[Aim of the task] Present the data once more in exactly its original form.

• • • •

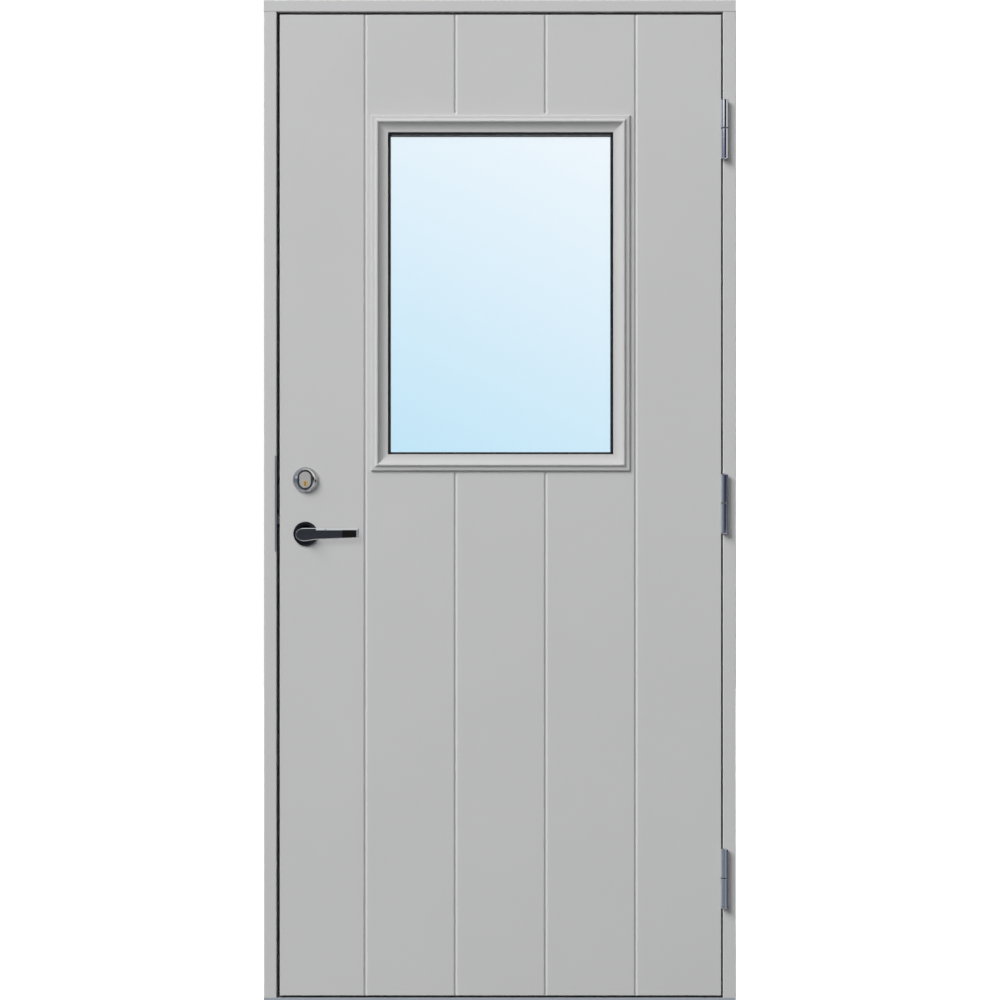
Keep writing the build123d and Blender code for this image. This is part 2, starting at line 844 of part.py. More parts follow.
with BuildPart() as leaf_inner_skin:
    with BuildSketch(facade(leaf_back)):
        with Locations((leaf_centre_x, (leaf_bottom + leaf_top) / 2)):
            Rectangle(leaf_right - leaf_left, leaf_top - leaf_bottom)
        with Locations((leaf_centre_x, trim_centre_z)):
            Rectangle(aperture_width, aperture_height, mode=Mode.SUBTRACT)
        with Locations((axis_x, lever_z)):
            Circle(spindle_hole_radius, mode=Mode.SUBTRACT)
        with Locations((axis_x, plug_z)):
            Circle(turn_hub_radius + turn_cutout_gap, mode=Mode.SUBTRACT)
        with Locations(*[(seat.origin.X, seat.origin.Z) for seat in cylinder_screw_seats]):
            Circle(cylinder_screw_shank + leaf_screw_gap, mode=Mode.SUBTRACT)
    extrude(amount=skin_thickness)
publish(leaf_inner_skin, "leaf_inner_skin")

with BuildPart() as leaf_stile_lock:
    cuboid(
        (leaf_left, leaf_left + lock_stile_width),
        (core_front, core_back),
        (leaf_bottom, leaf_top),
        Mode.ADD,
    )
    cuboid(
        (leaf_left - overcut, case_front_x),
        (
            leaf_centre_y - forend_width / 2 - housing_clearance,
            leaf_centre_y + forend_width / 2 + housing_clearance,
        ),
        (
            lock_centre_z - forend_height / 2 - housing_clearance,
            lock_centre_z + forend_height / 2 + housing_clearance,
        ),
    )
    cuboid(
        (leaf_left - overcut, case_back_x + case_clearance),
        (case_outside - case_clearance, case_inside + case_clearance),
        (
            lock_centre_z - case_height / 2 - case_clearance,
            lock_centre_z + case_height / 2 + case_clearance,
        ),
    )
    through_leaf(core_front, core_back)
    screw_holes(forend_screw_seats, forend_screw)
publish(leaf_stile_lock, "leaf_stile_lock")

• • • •

[Solution]
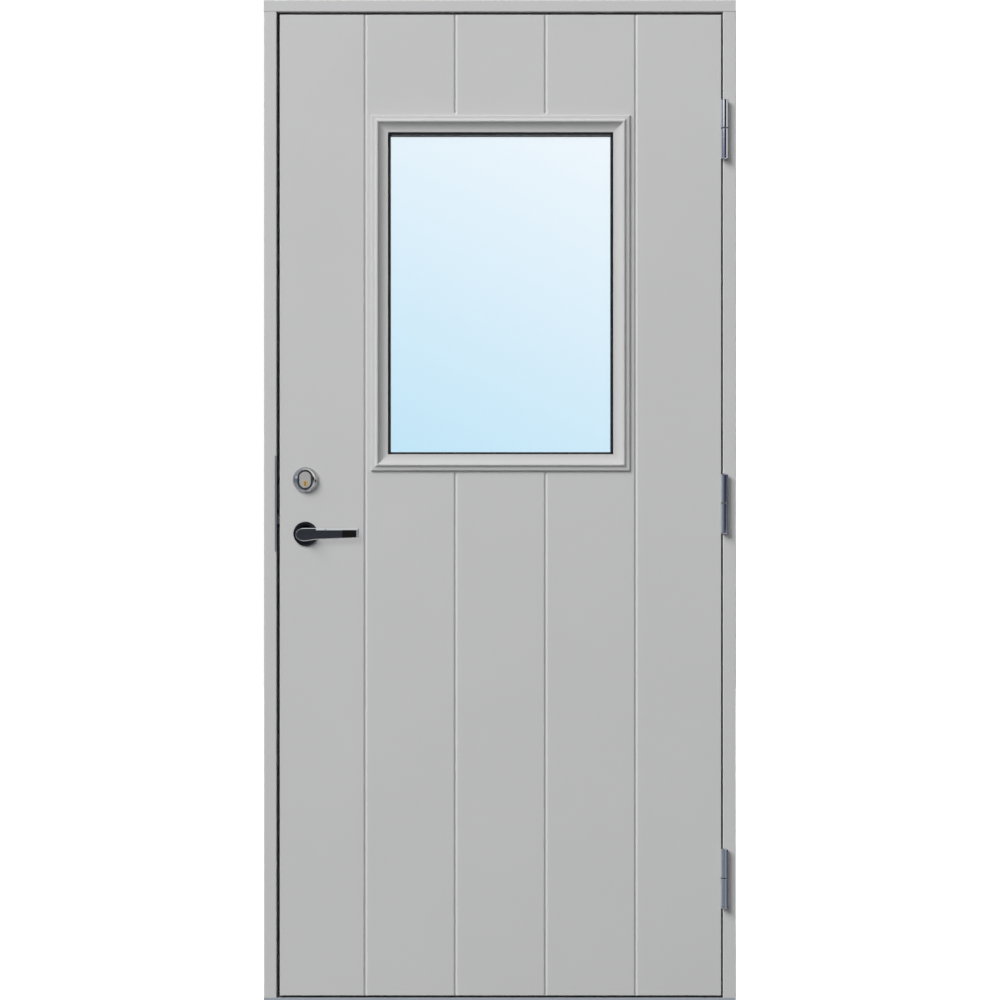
Keep writing the build123d and Blender code for this image. This is part 2, starting at line 844 of part.py. More parts follow.
with BuildPart() as leaf_inner_skin:
    with BuildSketch(facade(leaf_back)):
        with Locations((leaf_centre_x, (leaf_bottom + leaf_top) / 2)):
            Rectangle(leaf_right - leaf_left, leaf_top - leaf_bottom)
        with Locations((leaf_centre_x, trim_centre_z)):
            Rectangle(aperture_width, aperture_height, mode=Mode.SUBTRACT)
        with Locations((axis_x, lever_z)):
            Circle(spindle_hole_radius, mode=Mode.SUBTRACT)
        with Locations((axis_x, plug_z)):
            Circle(turn_hub_radius + turn_cutout_gap, mode=Mode.SUBTRACT)
        with Locations(*[(seat.origin.X, seat.origin.Z) for seat in cylinder_screw_seats]):
            Circle(cylinder_screw_shank + leaf_screw_gap, mode=Mode.SUBTRACT)
    extrude(amount=skin_thickness)
publish(leaf_inner_skin, "leaf_inner_skin")

with BuildPart() as leaf_stile_lock:
    cuboid(
        (leaf_left, leaf_left + lock_stile_width),
        (core_front, core_back),
        (leaf_bottom, leaf_top),
        Mode.ADD,
    )
    cuboid(
        (leaf_left - overcut, case_front_x),
        (
            leaf_centre_y - forend_width / 2 - housing_clearance,
            leaf_centre_y + forend_width / 2 + housing_clearance,
        ),
        (
            lock_centre_z - forend_height / 2 - housing_clearance,
            lock_centre_z + forend_height / 2 + housing_clearance,
        ),
    )
    cuboid(
        (leaf_left - overcut, case_back_x + case_clearance),
        (case_outside - case_clearance, case_inside + case_clearance),
        (
            lock_centre_z - case_height / 2 - case_clearance,
            lock_centre_z + case_height / 2 + case_clearance,
        ),
    )
    through_leaf(core_front, core_back)
    screw_holes(forend_screw_seats, forend_screw)
publish(leaf_stile_lock, "leaf_stile_lock")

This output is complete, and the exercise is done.